音楽好きの兄は名曲が聴きたくて、思い切ってレコードプレーヤーを購入し、クラシック音楽(英語では “classic music” ではなく “classical music” となる)のレコードを毎日聴くようになった。脇で聴いていた私もクラシック音楽に惹かれていき、ベートーベンの「運命」やチャイコフスキーの「くるみ割り人形」が大好きになった。特にバッハの「G線上のアリア」のバイオリンソロに魅了され、こっそりと何度も聴いた。
<英語を学ぶ方法を思いついた>
小6になったとき、あと1年待てば中学校の英語の授業が始まることは分かっていても、それまで待つのがつらかった。何とか本格的な英語の学びを始めたいという思いを潜在意識的に持ちながら日々を送っていたが、レコードプレーヤーで好きな音楽を聴いているとき、突然アイデアがひらめいた。「そうだ!英会話のレコード盤を買って、このプレーヤーを使えば、毎日英語が聞けるのでは?」と。
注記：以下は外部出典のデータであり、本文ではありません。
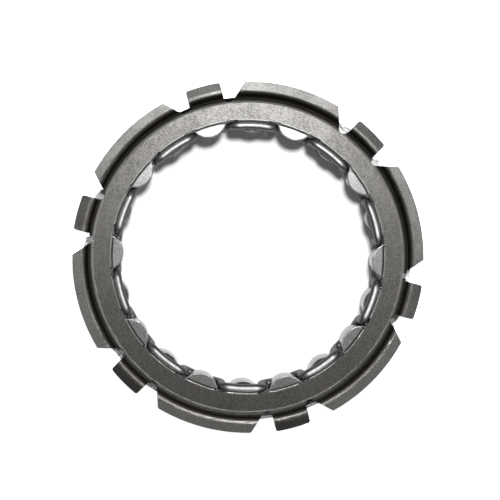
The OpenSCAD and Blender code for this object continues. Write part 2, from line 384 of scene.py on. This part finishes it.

私にとっての最初の英会話教材は英会話レコードに決まった。
待つことが嫌いな私は、すぐに母の所に行き、「英会話のレコード盤を買いたいのだけど」と言った。私はそれまで10円以上の小遣いをもらったことがないので、当然そんな要求が通るわけがないことを知っていた。でもその時母は「この金額で買えるのなら、買ってもいいよ」と言って、どこからか2~3千円(額ははっきり覚えていない)をかき集めてきて、私の手に持たせてくれた。
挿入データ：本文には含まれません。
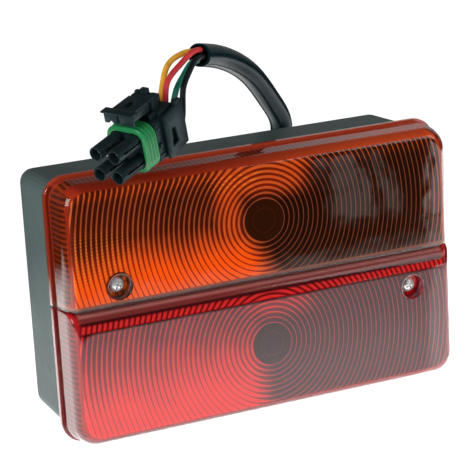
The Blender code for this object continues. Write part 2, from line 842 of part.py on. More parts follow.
def add_connector_latch(frame):
    """The latch arm with its slot and the cross bar at its front. Its origin is on its flexing root."""
    hinge = bpy.data.objects.new("latch_hinge", None)
    hinge.location = (LATCH_HINGE_X, 0, LATCH_HINGE_Z)
    hinge.parent = frame
    PARTS.objects.link(hinge)
    length = 12.2 * MM
    thickness = 1.5 * MM
    arm = bmesh.new()
    make_box(arm, (-length, -5 * MM, -thickness / 2), (0, 5 * MM, thickness / 2))
    latch = add_mesh("connector_latch", arm, BLACK_PLASTIC, parent=hinge)
    bar = bmesh.new()
    bar_front = -length - 0.8 * MM
    bar_end = -length + 1.6 * MM
    make_box(bar, (bar_front, -6.5 * MM, -3.6 * MM), (bar_end, 6.5 * MM, thickness / 2 + 0.2 * MM))
    add_cutter("latch_bar", bar, latch, "UNION", parent=hinge)
    window = bmesh.new()
    make_box(window, (-8.2 * MM, -1.2 * MM, -4 * MM), (-3.6 * MM, 1.2 * MM, 8 * MM))
    add_cutter("latch_window", window, latch, "DIFFERENCE", parent=hinge)
    return latch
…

2~3千円といえば、母の内職の1カ月分に当たる金額だった。私はその足で、町で一番大きな本屋さんに一目散に走って行った。店内をキョロキョロ見渡すと、もらった金額で買える英会話のレコードセットが目に留まり、すぐにそれを購入し、また家まで急いで走って帰った。
<毎日英会話のレコードを数時間聞いた>
家に着くと、早速レコードプレーヤーのスイッチを入れ、買ってきた英会話レコードを聞き始めた。でも初めて英語を耳にしたとき、何が何だかさっぱり分らなかった。英語が速すぎて、新幹線が目の前を通り過ぎるような感じで、右の耳から左の耳へと抜けていった。
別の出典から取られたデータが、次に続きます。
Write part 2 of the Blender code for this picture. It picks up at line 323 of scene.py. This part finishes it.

英文の意味もまったく分からなかったが、レコード盤と一緒に冊子が入っていて、すべての英文の意味が書いてあったので、まず日本語訳を全部読んだ。また、冊子に簡単な英文法の説明があったので、分かっても分からなくても、とりあえず読んだ。
それからは、来る日も来る日も毎日数時間、レコードから聞こえてくる英語を聞き続けた。レコードを聞いているとき、手は空いていたので、手では母の内職の手伝いをするために動かし、耳は聞こえてくる英語に集中した。
英会話レコードの内容は、生活のいろいろな場面を想定した複数の人たちによる対話形式のものだったが、なかなか面白い内容だった。毎日英語を聞いているうちに、不思議なことが起きているのに気付いた。最初あれだけ速かった英語だが、聞いているうちに英語のスピードがだんだん遅くなり、英語の音が聞こえるようになった。実際はレコードの英語のスピードが遅くなったわけではないが。
<話すためにはまねて言わなければならない!>
英語がだんだんゆっくり聞こえるようになってきたが、小6の私は、英語を聞いているだけでは決して口から英語が出てくるようにはならないことを直観的に感じた。英語の音声が認識でき、聞く英文の意味が分かったとしても、自分の口でその英語を言っているわけではないので、いくら聞き続けても絶対に話せるようにならないことは分かった。
私の夢は英語がペラペラ話せるようになることだったので、とにかくまねして音声に出すことにした。英語の細かい発音の仕方は分からなかったが、聞こえてくる英語に近い発音で言おうと試みた。最初の頃は英語が速すぎて、まねして言おうとしても、言い終える前に次の英文に移ってしまい、なかなか思うようにはいかなかった。
でも、毎日同じことを繰り返しているうちに、いつの間にかレコードの英語と同じスピードで、また似たような発音で模範英語についていけるようになった。英文の内容を思い浮かべながらまねして言うと、自分もそのトピックの世界に引き込まれ、本当に誰かと会話をしている気分になっていった。
英会話レコードを買った小学校6年の夏ごろから英語を聞きまねして言う日々が1年ほど続いたわけだが、さらに気付いたのは、すべての英文をレコードのスピードと同じスピードで言えるようになっていただけでなく、ある程度日常会話ができるようになっていたことだ。私の英語スピーキング世界は、このようにして始まった。